Having arrived in Asia six months before the financial crisis broke out and living through the entire cycle (which isn't completely finished), I can assure you that capacity-building is indeed crucial to achieving economic and social success, and that the IMF et.al. did screw up by ignoring this. But they also screwed up by administering Latin America-style austerity programs when Asia's problem was more about governance, demand and capacity utilization.

And so far the expansion of Big Government in the US has created havoc, particularly regarding the processing of visas (talk about Fukuyama's Central Asian example of incompetence!), rather than advanced the economy or society. The world may be headed toward more government but I think it's a huge loss. The marginal gain from overbearing security is dwarfed by the damage to our civil and economic society. We need Ronnie and Mags more than ever.

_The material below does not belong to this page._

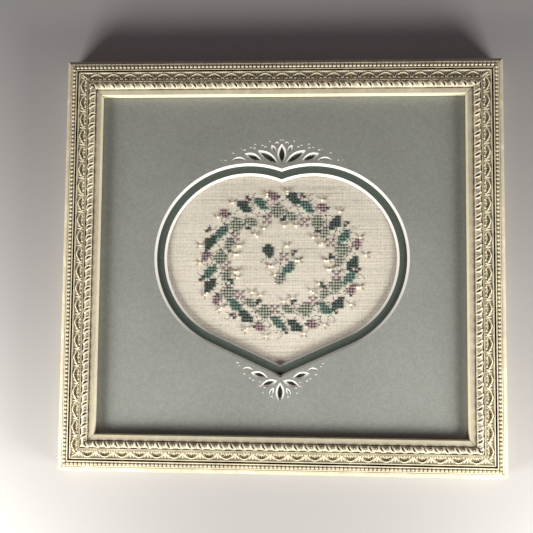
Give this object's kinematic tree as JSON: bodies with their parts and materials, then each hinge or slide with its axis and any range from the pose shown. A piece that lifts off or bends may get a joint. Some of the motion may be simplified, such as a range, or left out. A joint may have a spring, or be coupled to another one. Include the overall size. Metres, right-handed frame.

Posted by: Jame on July 7, 2004 12:34 PM
#4

Mike: "And it's only now, 15 years on, that groups like the World Bank... are beginning to look at institutional capacity building..." You are sooo behind. We did institutions in the mid 90s, then social capital, then comprehensive development frameworks, then poverty reduction strategies, then the MDGs. We'll probably be back to institutions sometime in 2010. But we have to go back through investment, human capital, tractors/green revolution, and the old Washington Consensus before we get to the new Washington Consensus again.

And on 'weak states', I think there's a difference between strong as in 'I can make sure you are beaten up for not wearing a burka' and strong as in 'I can make sure you don't take a bribe or garner monopoly profits' --the second is a far rarer form of strength than the first.